The paradox is clear: good ideas may fail, but good teams rarely do.
The myth of the eureka moment
Varadarajan S. (Raja), former CHRO at Vistara Airlines, is unsparing in his assessment. “We often glorify the idea. The spark. The ‘eureka’ moment! But history tells us otherwise. Ideas don’t win, teams do. A great idea without execution dies in silence. A strong team can transform even an average idea into impact.”
“We often glorify the idea. The spark. The ‘eureka’ moment! But history tells us otherwise. Ideas don’t win, teams do. A great idea without execution dies in silence. A strong team can transform even an average idea into impact.”
Varadarajan S. (Raja), former CHRO, Vistara Airlines
The examples abound. Tesla did not invent the electric car. Others had tried and failed. What Elon Musk marshalled was not a new concept but a group with grit, vision and executional stamina. Together, they turned Tesla into a global standard-bearer. “The truth is: ideas are fragile, but teams are resilient,” Raja insists. “Execution beats imagination—every single time.”
Yet the temptation to elevate the idea persists. Strategy workshops and innovation labs churn out visions by the dozen, but many falter once passed on to teams without cohesion or conviction. Organisations forget that while ideas are static at birth, markets are fluid. Without adaptable teams, even the brightest spark can quickly fade.
The balance between vision and rigour
Not everyone dismisses ideas so easily.
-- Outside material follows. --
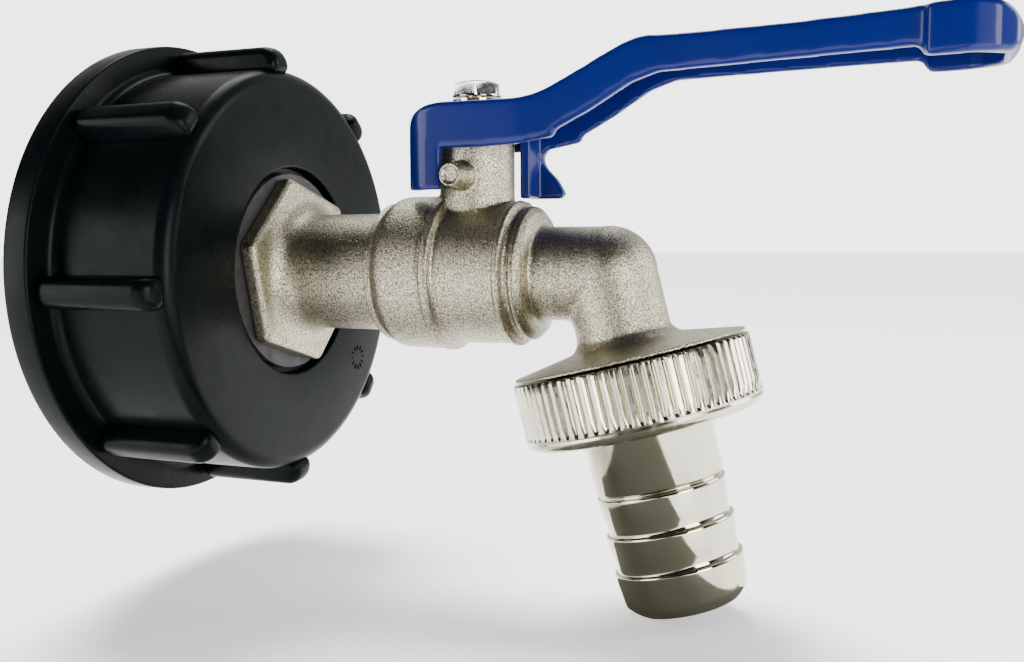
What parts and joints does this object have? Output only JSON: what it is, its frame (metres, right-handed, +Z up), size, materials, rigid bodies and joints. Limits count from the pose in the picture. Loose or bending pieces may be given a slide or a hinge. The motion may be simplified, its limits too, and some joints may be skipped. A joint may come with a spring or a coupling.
{
  "type": "tank outlet ball tap",
  "caption": "Screw cap for a coarse-threaded tank outlet, fitted with a lever ball tap, a turned-down elbow, a knurled union nut and a barbed hose tail.",
  "frame": {"origin": "centre of the screw cap's open rear end, on its axis", "axes": "+X along the cap and the level waterway, away from the tank; +Z up along the lever's stem; the stop boss points to -Y"},
  "size_m": [0.1385, 0.078, 0.091],
  "materials": {
    "moulded_black": "black polypropylene, injection moulded, fine satin surface with a soft sheen",
    "seal_rubber": "black EPDM, dull",
    "blasted_nickel": "nickel plating over blasted brass castings, warm grey with a fine grain",
    "polished_nickel": "nickel plating over turned brass, bright with a warm tint",
    "white_ptfe": "white PTFE, waxy",
    "bare_brass": "turned brass",
    "blue_paint": "thick glossy blue powder coat with rounded edges",
    "bright_steel": "bright zinc plating"
  },
  "bodies": {
    "tap": {"adapter_cap": "moulded_black", "cap_gasket": "seal_rubber", "inlet_seal": "seal_rubber", "inlet_connector": "blasted_nickel", "tap_body": "blasted_nickel", "inlet_seat": "white_ptfe", "outlet_seat": "white_ptfe", "stem_thrust_washer": "white_ptfe"},
    "lever_set": {"lever": "blue_paint", "lever_washer": "bright_steel", "lever_nut": "bright_steel", "stem": "bare_brass", "ball": "polished_nickel", "stem_o_ring_lower": "seal_rubber", "stem_o_ring_upper": "seal_rubber"},
    "union_slide": {"hose_seal": "seal_rubber"},
    "nut": {"union_nut": "polished_nickel"},
    "tail": {"hose_tail": "polished_nickel"}
  },
  "joints": [
    {"name": "lever_turn", "type": "hinge", "parent": "tap", "child": "lever_set", "pos_m": [0.0601, 0, 0.0265], "axis": [0, 0, 1], "range_deg": [-90, 5]},
    {"name": "union_drop", "type": "slide", "parent": "tap", "child": "union_slide", "axis": [0.247, 0, -0.969], "range_m": [0, 0.0046]},
    {"name": "nut_turn", "type": "hinge", "parent": "union_slide", "child": "nut", "pos_m": [0.08207, 0, 0], "axis": [0.247, 0, -0.969], "range_deg": [0, 900]},
    {"name": "tail_swivel", "type": "hinge", "parent": "union_slide", "child": "tail", "pos_m": [0.08207, 0, 0], "axis": [0.247, 0, -0.969], "continuous": true}
  ],
  "couplings": [
    {"joint": "union_drop", "follows": "nut_turn", "m_per_rad": 0.00028872}
  ]
}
Pankaj Lochan, CHRO, Navin Fluorine, argues for balance. “People often say you should focus only on execution. But I disagree. It must be ambidextrous. First find the right idea, then craft the perfect execution plan.”
“People often say you should focus only on execution. But I disagree. It must be ambidextrous. First find the right idea, then craft the perfect execution plan.”
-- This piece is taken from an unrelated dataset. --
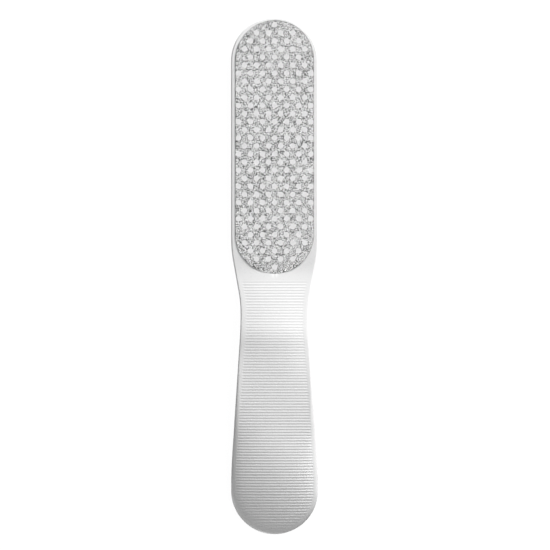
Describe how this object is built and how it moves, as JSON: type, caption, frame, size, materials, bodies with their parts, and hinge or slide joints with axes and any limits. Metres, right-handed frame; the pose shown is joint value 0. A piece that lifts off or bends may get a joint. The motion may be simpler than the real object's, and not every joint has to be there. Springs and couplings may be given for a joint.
{
  "type": "foot file",
  "caption": "Slim double-sided foot file: a flat head with a round-ended abrasive plate on each face and a ribbed, crowned grip.",
  "frame": {"origin": "middle of the file's outline, on the plane that it rests on when it lies on its fine side", "axes": "+X across the file, +Y along it to the head's tip, +Z out of the coarse side"},
  "size_m": [0.0428, 0.255, 0.0115],
  "materials": {
    "handle_front": "moulded white plastic, satin gloss, ribbed on the grip",
    "handle_back": "moulded white plastic, satin gloss, ribbed on the grip",
    "plate_steel": "plated steel sheet, satin",
    "coarse_abrasive": "coarse grit bonded in metal, rough",
    "fine_abrasive": "fine grit bonded in metal, rough",
    "adhesive": "clear acrylic adhesive sheet, matte"
  },
  "bodies": {
    "root": {"front_shell": "handle_front", "back_shell": "handle_back", "coarse_plate": "plate_steel", "fine_plate": "plate_steel", "coarse_grit": "coarse_abrasive", "fine_grit": "fine_abrasive", "coarse_tape": "adhesive", "fine_tape": "adhesive"}
  },
  "joints": []
}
Pankaj Lochan, CHRO, Navin Fluorine
For Lochan, that balance comes with structure. He advocates rigorous idea generation—brainstorming, round robin methods, evaluation matrices—followed by systematic assessment against investment, impact, execution time and difficulty. Once a promising idea is chosen, his mantra is “4W1H”—who, what, when, where and how. Tight reviews, resource buffers and disciplined tracking, he believes, separate fleeting attempts from sustained success.
But his framework includes a human dimension. “No team, however skilled, can execute effectively if members fear speaking up or taking risks,” he says. For him, psychological safety is not a luxury but a prerequisite. Teams perform when they are diverse, complementary and unafraid to challenge one another. Leadership, therefore, is not just about direction but about cultivating a climate where collaboration thrives.
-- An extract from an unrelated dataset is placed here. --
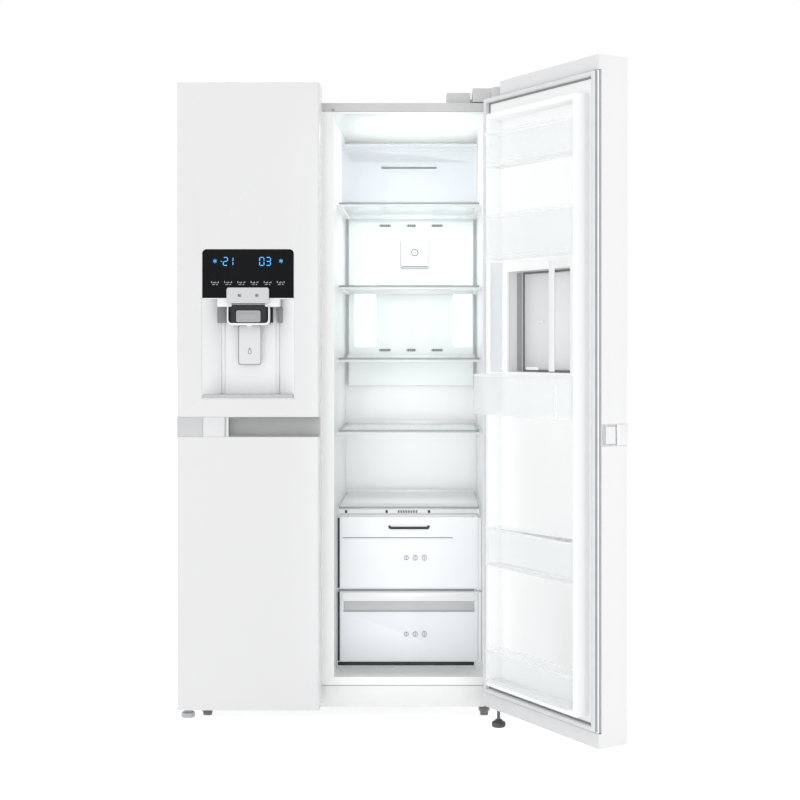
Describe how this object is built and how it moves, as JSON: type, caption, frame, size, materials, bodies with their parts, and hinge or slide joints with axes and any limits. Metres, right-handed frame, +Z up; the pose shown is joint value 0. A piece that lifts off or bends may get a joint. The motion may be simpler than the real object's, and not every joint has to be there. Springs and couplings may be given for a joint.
{
  "type": "side by side refrigerator",
  "caption": "Side by side refrigerator with a freezer door with ice and water dispenser, a fridge door with home bar, glass shelves, crispers and door baskets.",
  "frame": {"origin": "on the floor, at the middle of the space the refrigerator takes with its fridge door open as it stands", "axes": "+X right seen from the front, +Y from the doors to the back, +Z up"},
  "size_m": [1.1986, 1.1444, 1.795],
  "materials": {
    "cabinet_paint": "satin",
    "galvanised": "satin",
    "foam": "matte",
    "liner": "satin",
    "frame_paint": "satin",
    "trim_grey": "satin",
    "switch_grey": "satin",
    "base_white": "satin",
    "compressor_paint": "satin",
    "fan_plastic": "matte",
    "foot_rubber": "matte",
    "cover_grey": "satin",
    "hinge_steel": "satin",
    "duct_white": "satin",
    "lamp_lens": "satin",
    "shelf_glass": "gloss",
    "clear_plastic": "gloss",
    "bin_white": "satin",
    "door_white": "gloss",
    "gasket": "matte",
    "grip_grey": "satin",
    "recess_white": "satin",
    "display_black": "gloss",
    "spout_white": "satin",
    "nozzle_grey": "satin",
    "lever_grey": "satin",
    "paddle_white": "satin",
    "tray_grey": "satin"
  },
  "bodies": {
    "cabinet": {"cabinet_shell": "cabinet_paint", "back_panel": "galvanised", "insulation": "foam", "freezer_liner": "liner", "fridge_liner": "liner", "front_rail": "frame_paint", "top_trim": "trim_grey", "base_grille": "base_white", "base_tray": "galvanised", "machine_cover": "galvanised", "compressor": "compressor_paint", "left_top_hinge": "hinge_steel", "left_hinge_cover": "cover_grey", "left_bottom_hinge": "hinge_steel", "right_top_hinge": "hinge_steel", "right_hinge_cover": "cover_grey", "right_bottom_hinge": "hinge_steel", "air_duct": "duct_white", "ceiling_lamp": "lamp_lens", "shelf_1": "shelf_glass", "shelf_2": "shelf_glass", "shelf_3": "shelf_glass", "shelf_4": "shelf_glass", "crisper_cover": "shelf_glass", "freezer_shelf": "shelf_glass", "freezer_drawer": "clear_plastic", "ice_bin": "bin_white"},
    "freezer_door": {"freezer_door": "door_white", "freezer_door_liner": "liner", "freezer_door_gasket": "gasket", "freezer_grip": "grip_grey", "dispenser_recess": "recess_white", "display_panel": "display_black", "spout_cover": "spout_white", "dispenser_nozzle": "nozzle_grey"},
    "fridge_door": {"fridge_door": "door_white", "fridge_door_liner": "liner", "fridge_door_gasket": "gasket", "fridge_grip": "grip_grey", "door_basket_1": "clear_plastic", "door_basket_2": "clear_plastic", "door_basket_3": "clear_plastic", "door_basket_4": "clear_plastic", "home_bar_case": "clear_plastic"},
    "ice_lever": {"dispenser_lever": "lever_grey"},
    "water_paddle": {"dispenser_paddle": "paddle_white"},
    "drip_tray": {"drip_tray": "tray_grey"},
    "home_bar_door": {"home_bar_door": "door_white"},
    "home_bar_flap": {"home_bar_flap": "clear_plastic"},
    "chill_drawer": {"chill_drawer": "clear_plastic"},
    "upper_crisper": {"upper_crisper": "clear_plastic"},
    "lower_crisper": {"lower_crisper": "clear_plastic"},
    "left_leg": {"left_leg": "foot_rubber"},
    "right_leg": {"right_leg": "foot_rubber"},
    "front_left_roller": {"front_left_roller": "foot_rubber"},
    "front_right_roller": {"front_right_roller": "foot_rubber"},
    "rear_left_roller": {"rear_left_roller": "foot_rubber"},
    "rear_right_roller": {"rear_right_roller": "foot_rubber"},
    "condenser_fan": {"condenser_fan": "fan_plastic"},
    "door_switch": {"door_switch": "switch_grey"}
  },
  "joints": [
    {"name": "freezer_door_hinge", "type": "hinge", "parent": "cabinet", "child": "freezer_door", "pos_m": [-0.57734, -0.13082, 0.9], "axis": [0, 0, -1], "range_deg": [0, 125]},
    {"name": "fridge_door_hinge", "type": "hinge", "parent": "cabinet", "child": "fridge_door", "pos_m": [0.29066, -0.13082, 0.9], "axis": [0, 0, 1], "range_deg": [-122, 3]},
    {"name": "home_bar_hinge", "type": "hinge", "parent": "fridge_door", "child": "home_bar_door", "pos_m": [0.46255, -0.30023, 0.982], "axis": [-0.5299, 0.848, 0], "range_deg": [0, 90]},
    {"name": "home_bar_flap_hinge", "type": "hinge", "parent": "fridge_door", "child": "home_bar_flap", "pos_m": [0.36331, -0.38258, 1.2835], "axis": [-0.5299, 0.848, 0], "range_deg": [0, 60]},
    {"name": "ice_lever_hinge", "type": "hinge", "parent": "freezer_door", "child": "ice_lever", "pos_m": [-0.40259, -0.18132, 1.1615], "axis": [1, 0, 0], "range_deg": [0, 12], "stiffness_Nm_per_rad": 0.6},
    {"name": "water_paddle_hinge", "type": "hinge", "parent": "freezer_door", "child": "water_paddle", "pos_m": [-0.40259, -0.14832, 1.138], "axis": [1, 0, 0], "range_deg": [0, 6], "stiffness_Nm_per_rad": 1.2},
    {"name": "drip_tray_pull", "type": "slide", "parent": "freezer_door", "child": "drip_tray", "axis": [0, -1, 0], "range_m": [0, 0.08]},
    {"name": "chill_drawer_slide", "type": "slide", "parent": "cabinet", "child": "chill_drawer", "axis": [0, -1, 0], "range_m": [0, 0.3]},
    {"name": "upper_crisper_slide", "type": "slide", "parent": "cabinet", "child": "upper_crisper", "axis": [0, -1, 0], "range_m": [0, 0.3]},
    {"name": "lower_crisper_slide", "type": "slide", "parent": "cabinet", "child": "lower_crisper", "axis": [0, -1, 0], "range_m": [0, 0.2]},
    {"name": "left_leg_screw", "type": "slide", "parent": "cabinet", "child": "left_leg", "axis": [0, 0, -1], "range_m": [0, 0.027]},
    {"name": "right_leg_screw", "type": "slide", "parent": "cabinet", "child": "right_leg", "axis": [0, 0, 1], "range_m": [0, 0.027]},
    {"name": "fan_spin", "type": "hinge", "parent": "cabinet", "child": "condenser_fan", "pos_m": [-0.08334, 0.46218, 0.165], "axis": [1, 0, 0], "continuous": true},
    {"name": "door_switch_press", "type": "slide", "parent": "cabinet", "child": "door_switch", "axis": [0, 1, 0], "range_m": [0, 0.006], "stiffness_N_per_m": 200},
    {"name": "front_left_roller_spin", "type": "hinge", "parent": "cabinet", "child": "front_left_roller", "pos_m": [-0.54134, -0.00782, 0.024], "axis": [1, 0, 0], "continuous": true},
    {"name": "front_right_roller_spin", "type": "hinge", "parent": "cabinet", "child": "front_right_roller", "pos_m": [0.25466, -0.00782, 0.024], "axis": [1, 0, 0], "continuous": true},
    {"name": "rear_left_roller_spin", "type": "hinge", "parent": "cabinet", "child": "rear_left_roller", "pos_m": [-0.54134, 0.52418, 0.024], "axis": [1, 0, 0], "continuous": true},
    {"name": "rear_right_roller_spin", "type": "hinge", "parent": "cabinet", "child": "rear_right_roller", "pos_m": [0.25466, 0.52418, 0.024], "axis": [1, 0, 0], "continuous": true}
  ]
}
Lochan is also sceptical of celebrating slick execution of weak concepts. “What sense do not-so-great ideas make, however well executed? We should not be celebrating them at all. But of course, good teamwork should be celebrated.” Success, in his telling, lies in the interplay: a sound idea, disciplined planning and a resilient team.
Culture as the unseen force
Amit Sharma, G-CHRO, Gokaldas Exports, extends the argument into the terrain of culture. “Execution shines only when the cultural soil is fertile. You can have brilliant minds in the room, but if they don’t trust each other, or if leadership is not aligned, the best ideas collapse under pressure.”
Sharma has seen cohesive teams turn modest beginnings into lasting ventures. Their strength lies not in waiting for perfect ideas but in shaping what they have, adapting and building momentum. Research supports his view: organisations that invest in psychological safety and cross-functional collaboration consistently outperform those that fetishise ideas. Innovation labs may generate headlines, but fractured teams kill projects quietly.
The Indian startup landscape offers ample proof. Zomato, Ola and Flipkart reimagined existing categories rather than inventing new ones. Their success came not from revolutionary visions but from disciplined teams executing tirelessly. By contrast, high-concept ventures—often launched with fanfare—have sunk when execution faltered.
History remembers the teams
The lesson for leaders is sobering. Ideas must not be neglected, but they cannot be idolised. Execution must be embedded in structures, accountability and culture. Above all, leadership must prioritise building teams that are resilient, adaptive and psychologically safe.
The brilliance of an idea may light the way, but it is the stamina of teams that sustains the journey. As Raja notes, “the world isn’t changed by great ideas. It is changed by great teams.”
When the stories of modern business are told, the headline-grabbing concept will feature, but it will not endure on its own. What endures are the teams—the people who trusted one another, who adapted, failed, tried again and persevered. The fragile spark matters. But the resilient engine matters more.